После тетка с племянницей отправились завтракать, и за едой миссис Тушетт, верная своему слову, больше не заговаривала о Гилберте Осмонде. Впрочем, она прервала молчание вопросом о том, кто же это навещал ее компаньонку час назад.
– Старый друг, джентльмен из Америки, – слегка покраснев, ответила Изабелла.
– Ну разумеется, джентльмен из Америки. В десять утра только американцы в гости и хаживают.
– Вообще-то на часах была половина одиннадцатого, и он сильно торопился. Вечером уезжает.
– Вчера он наведаться не мог? В обычное время.
– Он прибыл этой ночью.
– И провел во Флоренции всего лишь сутки? – возмутилась миссис Тушетт. – Вот уж воистину американец!
– От и до, – подтвердила Изабелла, с болезненным восхищением вспоминая, на что ради нее пошел Каспар Гудвуд.
Ральф приехал через два дня. Изабелла была уверена, что миссис Тушетт не стала терять времени и сообщила ему «радостную» новость, однако поначалу он ничем не выдавал своей осведомленности. Хотя Изабелле хотелось подробней расспросить кузена о Керкире, сперва она вынуждена была поинтересоваться его здоровьем. Когда он вошел в комнату, она поразилась его виду, – успела забыть, как болезненно выглядит родич. Даже зимовка на греческом острове не пошла ему на пользу, и Изабелла гадала: то ли ему стало хуже, то ли она просто отвыкла видеть немощного кузена. С возрастом он так и не приблизился к общепринятым канонам красоты, а теперь, совсем лишившись здравия, тем паче отдалился от них. Болезненное и изможденное, но по-прежнему приветливое и ироничное, его лицо напоминало зажженный фонарь, плафон которого кое-как держится за счет пергаментных заплат: бакенбарды на впалых щеках обвисли; горбинка носа, и без того выдающаяся, стала выделяться еще заметнее. Долговязый и нескладный, будто составленный в случайном порядке из плохо подогнанных углов, он носил, не снимая, все тот же сюртук коричневого бархата, в карманы которого почти все время прятал руки; еле ходил, спотыкаясь и шаркая, и его походка выдавала глубокую физическую немощь. Возможно, именно эта причудливая неуклюжесть помогала поддерживать образ комичного инвалида – того, для которого собственная увечность служит элементом шуточного антуража. Изабелла прониклась любовью к его уродству; его неуклюжесть стала ей дорога. В самом недуге Ральфа скрывалось утешение: он был не препятствием, а формой интеллектуального превосходства, освобождал от обязанности проявлять какие-либо чувства в свете или в делах и даровал роскошь быть исключительно замкнутым. В результате родилась восхитительная личность. Ральф оставался живым аргументом против застойности болезни: он принял свою прискорбную хворь, притом умудряясь на людях ей не поддаваться. Как жаль, что таким он был лишь в воображении Изабеллы, но так как волю воображению она давала часто, то и сострадала кузену тоже прилично. Вот только всегда боялась растратить этот дух – драгоценную эссенцию, куда более значимую для самого дающего, нежели кого еще. Впрочем, сейчас и зачерствелым сердцем можно было ощутить, что собственною жизнью Ральф владеет уже не так вольно, как должен бы. Он был ярким, свободным, щедрым духом, в нем воплощался свет мудрости, лишенный педантизма, и все же, как ни печально, он умирал.

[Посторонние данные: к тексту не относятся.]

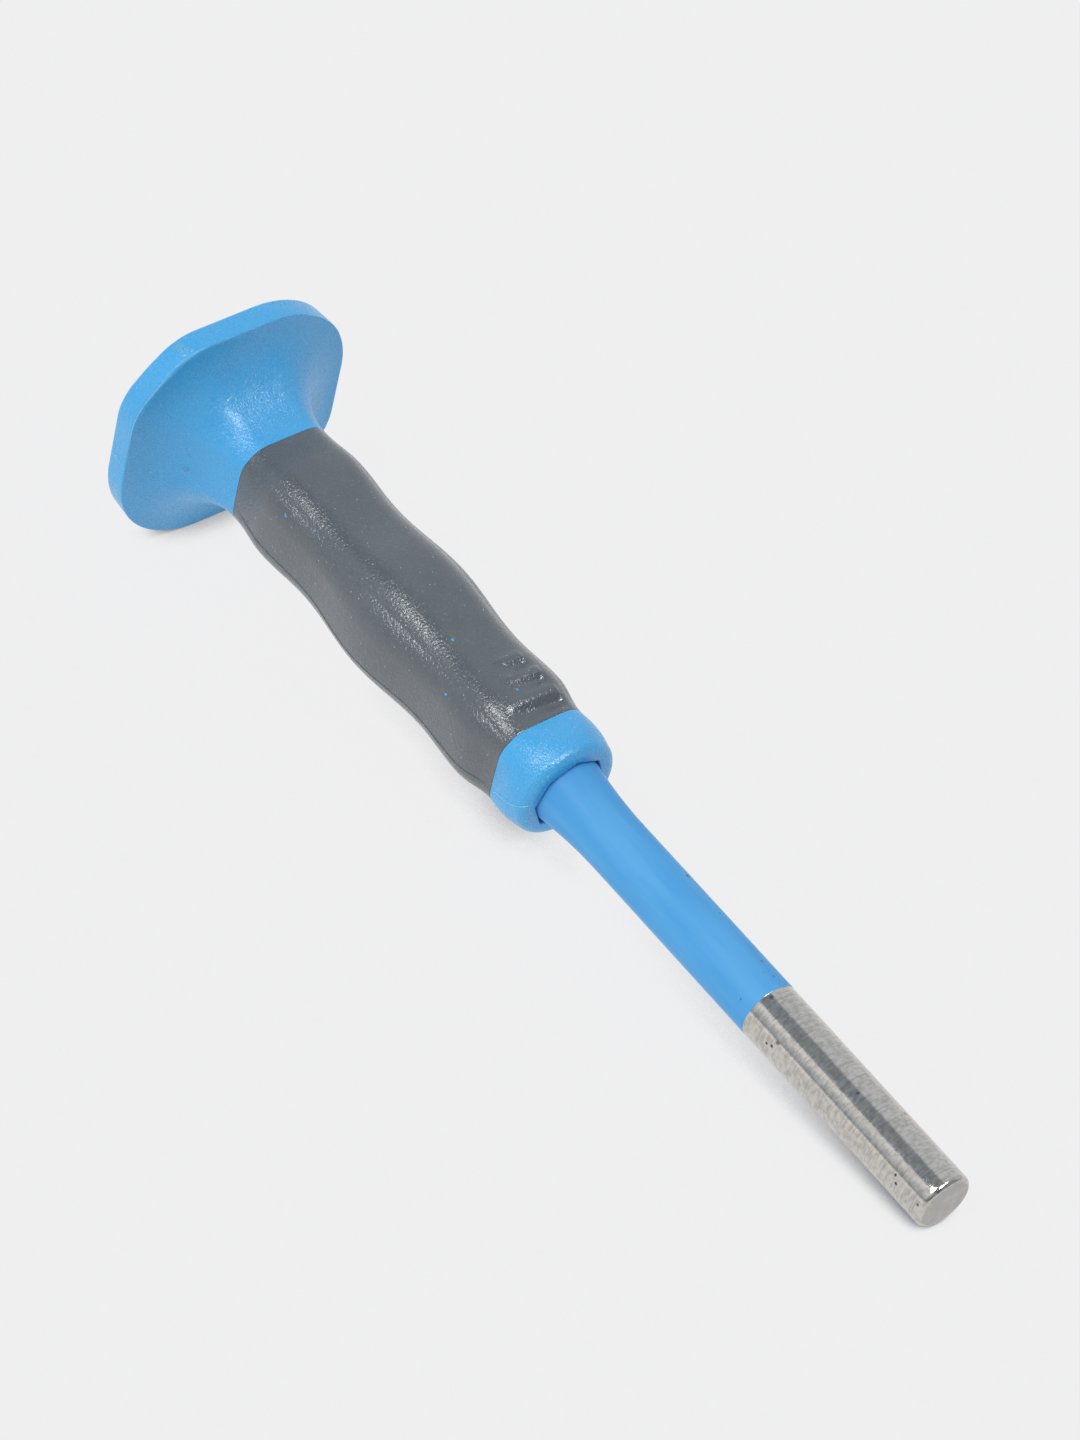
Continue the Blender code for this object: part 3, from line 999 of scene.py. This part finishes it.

Вновь Изабелла отметила про себя, что для некоторых существование – определенно в тягость, и ощутила кроткий проблеск стыда при мысли о том, какой легкой обещала стать жизнь для нее. Она приготовилась выслушивать упреки Ральфа, однако, из любви к кузену, не хотела портить отношений. Не хотела – заранее уж точно – возмущаться и отсутствию понимания, ведь то была его привилегия, естественное право видеть недостаток во всем, что бы она ни предприняла ради замужества. Кузены вечно делают вид, будто ненавидят зятьев, такова традиция; кузенам положено восторгаться кузинами. Ральф не хвалить привык, а придираться [35]; и хотя при прочих равных обстоятельствах она была бы так же рада выйти замуж на радость ему, как и на радость другим, было бы нелепо всерьез ожидать угодить кому-то. Да и в чем заключалось, в конце концов, мнение Ральфа? Он делал вид, будто кузине лучше бы выйти за лорда Уорбертона, и то лишь потому, что она отвергла сего великолепного мужчину. Вот ежели бы она приняла его, Ральф запел бы по-иному; ему лишь бы спорить. Должно быть, кузен все понял, и тем более странным выглядело его молчание. За три дня он не произнес ни слова, и Изабелла утомилась ждать. А ведь он мог бы, презрев отвращение к подобной пустой необходимости, сказать хоть что-то.